BM, İsrail’in bir aylık Lübnan işgali ve katliâmından sonra nihayet ateşkes kararı alabildi. Bombaların, misketlerin ve tahrip gücü yüksek İsrail füzelerinin yerle bir ettiği Lübnan’ın yaşanmaz hale gelmesini seyredercesine gecikerek karar verdi.
İsrail, karara rağmen resmî ateşkes saatine kadar savaşı derinleştirerek sürdürdü. ABD’nin iştirakçisi olduğu, İngiltere’nin destek verdiği bu kirli savaş; ilk aşamada yıkım altında enkaza terk ettiği Lübnan’ı ateşten korumaya yönelik BM kararı alsa da, ne kadar insânî ve barışa katkı yapacağını hep beraber göreceğiz.
Mazlumla zalimi, ölenle öldüreni ve işgal edenle mülteciyi birbirinden ayırt etmeyen ve bunu beyana dökmeyen ateşkes kararını, çürümüş vicdanların yeni bir atraksiyon planı olarak görebiliriz.
34. güne giren savaşın ağır bilânçosu tam bir vahşeti gözler önüne seriyor. Üçte birinin 12 yaşın altındaki
çocuklardan oluştuğu 1200’ye varan sivilin ölümü yanı sıra 4000’e yakın yaralı, kullanılamaz hale gelen 630 kilometre karayolu, 23 benzin istasyonu, 145 köprü, 7000’den fazla ev ve 1000 civarında işyeri imha edilmiş durumda.

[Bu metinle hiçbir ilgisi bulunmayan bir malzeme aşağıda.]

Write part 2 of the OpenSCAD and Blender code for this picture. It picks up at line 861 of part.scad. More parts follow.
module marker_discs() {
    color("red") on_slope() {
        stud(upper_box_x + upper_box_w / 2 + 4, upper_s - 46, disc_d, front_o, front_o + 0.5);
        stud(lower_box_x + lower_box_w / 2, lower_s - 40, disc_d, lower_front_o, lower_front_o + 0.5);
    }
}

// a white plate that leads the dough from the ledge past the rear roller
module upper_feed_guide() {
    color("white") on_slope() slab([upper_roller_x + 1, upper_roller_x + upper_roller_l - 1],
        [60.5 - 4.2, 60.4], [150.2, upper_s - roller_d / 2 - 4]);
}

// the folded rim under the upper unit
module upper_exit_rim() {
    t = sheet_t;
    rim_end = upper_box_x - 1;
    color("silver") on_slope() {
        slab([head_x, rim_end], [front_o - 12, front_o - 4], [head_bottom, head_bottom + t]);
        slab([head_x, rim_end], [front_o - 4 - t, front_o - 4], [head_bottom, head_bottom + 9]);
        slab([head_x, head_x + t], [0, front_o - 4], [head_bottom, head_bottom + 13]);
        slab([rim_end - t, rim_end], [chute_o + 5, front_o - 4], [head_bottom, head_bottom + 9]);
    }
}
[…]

Enkaz altından çıkarılamayan cesetler veya ulaşılamayan noktalar ile henüz kayıtlara geçememiş yıkımlar da işin cabası. “Ortadoğu’nun Paris’i” olarak nitelenen ve 2000 yılından bu yana 18 yıllık savaş yaralarını sarmaya çalışan Lübnan, özellikle Beyrut, eski travmalarına geri döndü.

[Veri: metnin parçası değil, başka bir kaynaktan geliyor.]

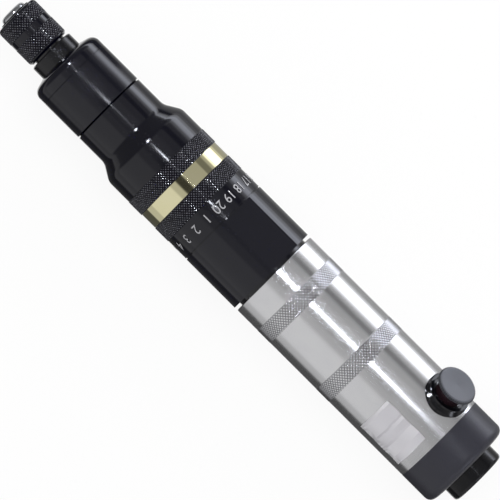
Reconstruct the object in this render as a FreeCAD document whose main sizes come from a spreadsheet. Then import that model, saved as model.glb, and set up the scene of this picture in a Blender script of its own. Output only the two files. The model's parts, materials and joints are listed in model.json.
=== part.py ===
import FreeCAD, Part
import math
import os
import re
import Sketcher

# Inline air screwdriver, millimetres.
# The tool lies along X. The origin is the centre of the bit socket's mouth, +X runs from the
# nose to the air inlet, and +Z is up. Every turned piece is a profile of (x, radius) corners
# revolved about X. Pieces about the reverse button are drawn about its own axis, as (radius,
# height above the tool's axis), and placed with the body's Placement.

PLANET_COUNT = 3
SUN_TEETH = 12
PLANET_TEETH = 18
RING_TEETH = SUN_TEETH + 2 * PLANET_TEETH
VANE_COUNT = 5
BIT_BALL_COUNT = 3
CLUTCH_BALL_COUNT = 6
KEY_NOTCH_COUNT = 12
EXHAUST_HOLE_COUNT = 12
SCREEN_HOLE_COUNT = 6
SLEEVE_SPRING_TURNS = 3
CLUTCH_SPRING_TURNS = 5
THROTTLE_SPRING_TURNS = 6
REVERSE_SPRING_TURNS = 3

# How much of a coil's pitch its wire fills, and of a bearing's section each race takes.
COIL_FILL = 0.55
RACE_SHARE = 0.3
# A gear tooth below and above the pitch line, in modules.
TOOTH_FOOT = 1.25
TOOTH_TIP = 0.9
FLANK_STEPS = 4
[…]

Altyapısı tamamen çöktü, turizmi ve ekonomik hayatı hepten göçtü. Halk perişan ve çaresiz. Yardım konvoyları bile zalim İsrail tarafından engellendi. Tam bir soykırım yaşandı. Hem de soykırıma maruz kaldıklarını söyleyen fesat İsrailoğullarının yeniden yaşattıkları bir acımasızlıkla.
İlk belirlemelere göre Lübnan’ın mevcut hasarı 6500 milyar dolar. Bunun psikolojik tahribi, işsizlik ve inşâ aşamalarında yaşanacak belirsizlikler ile kaynak temininde karşılaşılacak sıkıntıların izdüşümü ise bir medeniyetin, ülkenin ve insanlığın zihinlerde silinmeyecek bir gadre maruz bırakılmasıdır.

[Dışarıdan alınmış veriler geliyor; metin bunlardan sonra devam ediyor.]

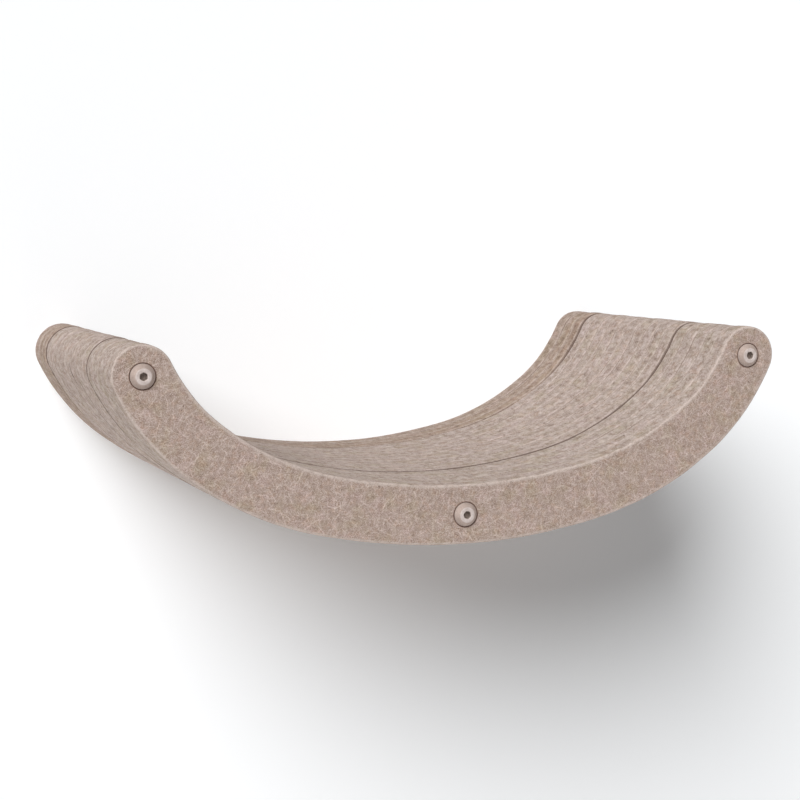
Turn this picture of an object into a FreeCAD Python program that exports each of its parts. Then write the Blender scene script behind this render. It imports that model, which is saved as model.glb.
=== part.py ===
import FreeCAD, Part
import math
import os
from collections import namedtuple

# A crescent-shaped lying shelf for a wall, in millimetres. Equal felt layers are stacked out from the wall
# on three threaded rods. A steel bracket, set into the back of the last layer, holds the rods and takes the
# wall screws. Cap nuts on the front layer clamp the stack.
#
# +X runs along the wall, +Y points into it and +Z is up. The wall is the plane y = 0. The origin is the
# middle of the lower pair of wall screws.

# Outer edge of a layer, as tangent arcs from the middle of its lower edge out to a tip.
bottom_arc_radius = 463.0
bottom_arc_sweep = 13.3
flank_arc_radius = 244.0
flank_arc_sweep = 24.3
tip_arc_radius = 165.0
tip_arc_sweep = 27.4
band_width = 42.0

# Felt layers, counted from the front.
felt_layer_count = 18
felt_thickness = 15.7
felt_edge_round = 0.8
seam_edge_round = 1.6
front_block_layer_count = 5
middle_block_layer_count = 10

# Threaded rods.
rod_diameter = 8.0
rod_end_chamfer = 0.8
rod_hole_clearance = 0.5
rod_wall_gap = 0.5
thread_clearance = 0.1

# Wall bracket, a steel strip along the middle of the band.
bracket_width = 24.0
bracket_thickness = 4.0
bracket_side_clearance = 0.5
wall_screw_hole = 5.5
wall_screw_head = 10.4
lower_screw_spacing = 140.0
upper_screw_spacing = 380.0

# Washer and lock nut on the front of the bracket.
washer_diameter = 16.0
washer_thickness = 1.6
washer_hole_clearance = 0.2
lock_nut_across_flats = 13.0
lock_nut_height = 4.0
lock_nut_chamfer = 0.6
lock_nut_room = 2.0

# Cap nuts.
cap_head_diameter = 17.0
cap_head_height = 4.0
cap_rim_height = 0.8
cap_flat_diameter = 11.6
cap_seat_depth = 0.8
cap_seat_clearance = 0.5
cap_sleeve_diameter = 10.0
cap_sleeve_length = 13.0
cap_sleeve_clearance = 0.25
cap_edge_round = 0.4
socket_across_flats = 5.0
socket_depth = 4.0
socket_floor = 1.2
rod_end_gap = 0.8
socket_turn = {"left": 2.0, "middle": -14.0, "right": 21.0}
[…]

Basınımızın birinci sayfalara taşımakta zorlandığı bu savaş görüntülerini ve tel’in yorumlarını manşetten vermeyi ve canlı tutmayı kararlı bir şekilde yürüten Radikal’i tebrik ediyorum. İslâmî basının hassasiyeti dışında diğer basın kısmen duyarlı kaldı. Yeni Asya farkını söylemeye gerek yok.
“İtham ediyoruz” diyen aydınlar grubunu da kutlamak gerek. İnsanların tahrip gördüğü, örselendiği, ruhunun incitildiği, canına kıyıldığı ve emperyalist güçlerin vurdumduymaz senaryolarına kurban edildiği bir bölgede, sivil organizasyonların tepkilerine çok ihtiyaç var.
Uluslar arası kamuoyu desteği maalesef cılız kalmıştır. İslâm dünyası, rahatını bozacak bir çıkışı hâlâ yakalayamadı. Caydırıcı olan Hizbullah ve arka plan İran ve Suriye’yi hedef alan İsrail’in Lübnanlı çocuklar üzerinden kana susamışlığı ve bir sonraki strateji planlarını devreye sokması, ileriki günlerde bölgenin rahatlamayacağının işaretlerini veriyor.
Ateşkese göre; Hizbullah saldırılarına, İsrail ise “Hücuma yönelik askerî operasyonlarına” son verecek. Lübnan’ın güneyine 15 bin Lübnan askeri konuşlandırılacak. İsrail’in güneyden çekilmesi ile paralel BM geçici barış gücü (UNIFIL) yerleşecek. İşgal altındaki Şebaa çiftlikleri de dahil sınırların çizilmesine dair teklifler geliştirilecek. Milis kuvvetleri, özellikle Hizbullah bu bölgedeki mevzilerini ve gücünü Lübnan askerlerine bırakacak.
İnsaf ve adalet ölçüleri tartışılır bu ateşkes kararını, Lübnan hükümeti kabul etti. Buna rağmen İsrail fırsattan istifade karardan birkaç saat sonra havadan ve karadan sınırları geçip 30 km kuzeydeki Litani şehrini hedef aldı. İsrail Başbakanı Ehud Olmert, Bush’u arayıp, İsrail haklarını koruduğu için teşekkür etti.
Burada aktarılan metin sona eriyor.